● **DATASET CONTENT**
-- begin --

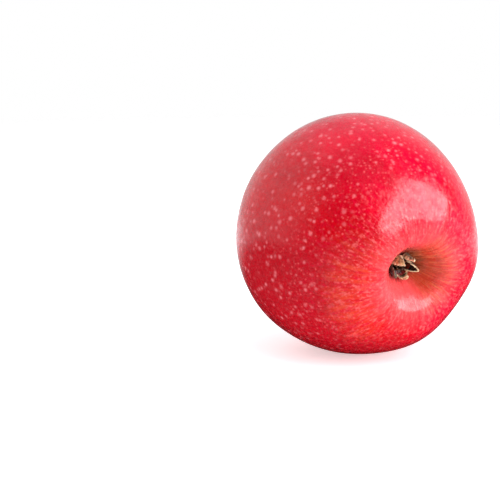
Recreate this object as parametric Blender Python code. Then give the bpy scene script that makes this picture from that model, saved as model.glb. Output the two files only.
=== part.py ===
"""A ripe red apple, as picked, lying on its side with its calyx end to the front.

The fruit is one solid. Its stem stands in the cavity at the back, and what is left of the flower
stands in the basin at the front: five dried sepals, the stamens and the styles.

Lengths are in metres. Every piece is modelled in the apple's own frame, where +z runs along the
axis towards the stem and the origin is on the axis, level with the widest ring. lay_down() then
turns the whole apple onto its side.
"""

import math

import bmesh
import bpy
import numpy
from mathutils import Matrix, Vector
from mathutils.geometry import interpolate_bezier

# Fruit
DIAMETER = 0.076
SHOULDER_HEIGHT = 0.0332  # from the widest ring up to the crest round the stem cavity
SHOULDER_RING_RADIUS = 0.0162
BASE_HEIGHT = 0.0374  # from the widest ring down to the crest round the calyx basin
BASE_RING_RADIUS = 0.0133
CAVITY_DEPTH = 0.0125
BASIN_DEPTH = 0.01
TUBE_RADIUS = 0.002  # the calyx tube is a pit in the middle of the basin
TUBE_DEPTH = 0.0035
REST_FLAT_DEPTH = 0.0004  # how much of the curve is lost where the apple sits

# How full each stretch of the outline is: the reach of the curve's handle at each of its two ends,
# as a share of the run between them
SHOULDER_FULLNESS = (0.28, 0.51)
BELLY_FULLNESS = (0.48, 0.55)
CAVITY_FULLNESS = (0.12, 0.45)
BASIN_FULLNESS = (0.50, 0.30)

# Unevenness: humps round the axis. Angles are about the axis, and 90 degrees is the side the apple
# lies on, which is the middle of a hollow between two belly humps so that the apple can't roll.
BASE_LOBES = 5
BASE_LOBE_SWELL = 0.0002
BASE_LOBE_DROP = 0.0004
BASE_LOBE_ANGLE = math.radians(72)
SHOULDER_HUMPS = 4
SHOULDER_HUMP_RISE = 0.0005
SHOULDER_HUMP_ANGLE = math.radians(20)
BELLY_HUMPS = 3
BELLY_HUMP_SWELL = 0.00035
BELLY_HUMP_ANGLE = math.radians(30)
OVAL_SWELL = 0.0003
OVAL_ANGLE = math.radians(95)

# Stem
STEM_LENGTH = 0.0198  # with its root, the part that is held in the fruit
STEM_ROOT_DEPTH = 0.003
STEM_ROOT_RADIUS = 0.0013
STEM_NECK_RADIUS = 0.0011
STEM_KNOB_RADIUS = 0.0019
STEM_KNOB_LENGTH = 0.0055
STEM_LEAN = 0.0032  # how far the knob stands off the axis
STEM_LEAN_ANGLE = math.radians(215)

# Dried flower
SEPAL_COUNT = 5
SEPAL_SETBACK = 0.0007  # from the rim of the calyx tube
SEPAL_LENGTH = 0.0044
SEPAL_WIDTH = 0.0028
SEPAL_THICKNESS = 0.00045
SEPAL_TIP_SHARE = 0.2  # width at the tip, as a share of SEPAL_WIDTH
SEPAL_CUP_SHARE = 0.2  # depth of the hollow across its foot, as a share of SEPAL_WIDTH
SEPAL_FIRST_ANGLE = math.radians(-8)
SEPAL_LEANS = (30, 10, 14, 4, 18)  # degrees that each sepal leans out at its foot
SEPAL_CURLS = (-66, 18, -40, 30, 12)  # degrees that it turns on the way to its tip, plus is outwards
STAMEN_COUNT = 10
STAMEN_RADIUS = 0.0002
STAMEN_LENGTH = 0.0048
STYLE_COUNT = 5
STYLE_RING_RADIUS = 0.0005
STYLE_RADIUS = 0.00018
STYLE_LENGTH = 0.0042
THREAD_SPLAY = 0.0002  # how much further out a thread's tip stands than its foot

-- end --

● **WHAT IS BEING ASKED**
Return all the data exactly as given.

● **ANSWER TO THE PROBLEM**
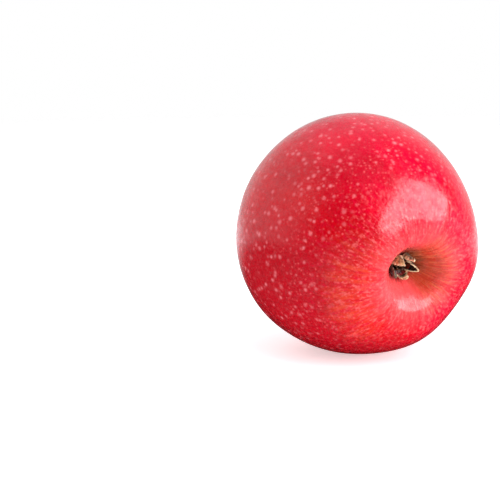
Recreate this object as parametric Blender Python code. Then give the bpy scene script that makes this picture from that model, saved as model.glb. Output the two files only.
=== part.py ===
"""A ripe red apple, as picked, lying on its side with its calyx end to the front.

The fruit is one solid. Its stem stands in the cavity at the back, and what is left of the flower
stands in the basin at the front: five dried sepals, the stamens and the styles.

Lengths are in metres. Every piece is modelled in the apple's own frame, where +z runs along the
axis towards the stem and the origin is on the axis, level with the widest ring. lay_down() then
turns the whole apple onto its side.
"""

import math

import bmesh
import bpy
import numpy
from mathutils import Matrix, Vector
from mathutils.geometry import interpolate_bezier

# Fruit
DIAMETER = 0.076
SHOULDER_HEIGHT = 0.0332  # from the widest ring up to the crest round the stem cavity
SHOULDER_RING_RADIUS = 0.0162
BASE_HEIGHT = 0.0374  # from the widest ring down to the crest round the calyx basin
BASE_RING_RADIUS = 0.0133
CAVITY_DEPTH = 0.0125
BASIN_DEPTH = 0.01
TUBE_RADIUS = 0.002  # the calyx tube is a pit in the middle of the basin
TUBE_DEPTH = 0.0035
REST_FLAT_DEPTH = 0.0004  # how much of the curve is lost where the apple sits

# How full each stretch of the outline is: the reach of the curve's handle at each of its two ends,
# as a share of the run between them
SHOULDER_FULLNESS = (0.28, 0.51)
BELLY_FULLNESS = (0.48, 0.55)
CAVITY_FULLNESS = (0.12, 0.45)
BASIN_FULLNESS = (0.50, 0.30)

# Unevenness: humps round the axis. Angles are about the axis, and 90 degrees is the side the apple
# lies on, which is the middle of a hollow between two belly humps so that the apple can't roll.
BASE_LOBES = 5
BASE_LOBE_SWELL = 0.0002
BASE_LOBE_DROP = 0.0004
BASE_LOBE_ANGLE = math.radians(72)
SHOULDER_HUMPS = 4
SHOULDER_HUMP_RISE = 0.0005
SHOULDER_HUMP_ANGLE = math.radians(20)
BELLY_HUMPS = 3
BELLY_HUMP_SWELL = 0.00035
BELLY_HUMP_ANGLE = math.radians(30)
OVAL_SWELL = 0.0003
OVAL_ANGLE = math.radians(95)

# Stem
STEM_LENGTH = 0.0198  # with its root, the part that is held in the fruit
STEM_ROOT_DEPTH = 0.003
STEM_ROOT_RADIUS = 0.0013
STEM_NECK_RADIUS = 0.0011
STEM_KNOB_RADIUS = 0.0019
STEM_KNOB_LENGTH = 0.0055
STEM_LEAN = 0.0032  # how far the knob stands off the axis
STEM_LEAN_ANGLE = math.radians(215)

# Dried flower
SEPAL_COUNT = 5
SEPAL_SETBACK = 0.0007  # from the rim of the calyx tube
SEPAL_LENGTH = 0.0044
SEPAL_WIDTH = 0.0028
SEPAL_THICKNESS = 0.00045
SEPAL_TIP_SHARE = 0.2  # width at the tip, as a share of SEPAL_WIDTH
SEPAL_CUP_SHARE = 0.2  # depth of the hollow across its foot, as a share of SEPAL_WIDTH
SEPAL_FIRST_ANGLE = math.radians(-8)
SEPAL_LEANS = (30, 10, 14, 4, 18)  # degrees that each sepal leans out at its foot
SEPAL_CURLS = (-66, 18, -40, 30, 12)  # degrees that it turns on the way to its tip, plus is outwards
STAMEN_COUNT = 10
STAMEN_RADIUS = 0.0002
STAMEN_LENGTH = 0.0048
STYLE_COUNT = 5
STYLE_RING_RADIUS = 0.0005
STYLE_RADIUS = 0.00018
STYLE_LENGTH = 0.0042
THREAD_SPLAY = 0.0002  # how much further out a thread's tip stands than its foot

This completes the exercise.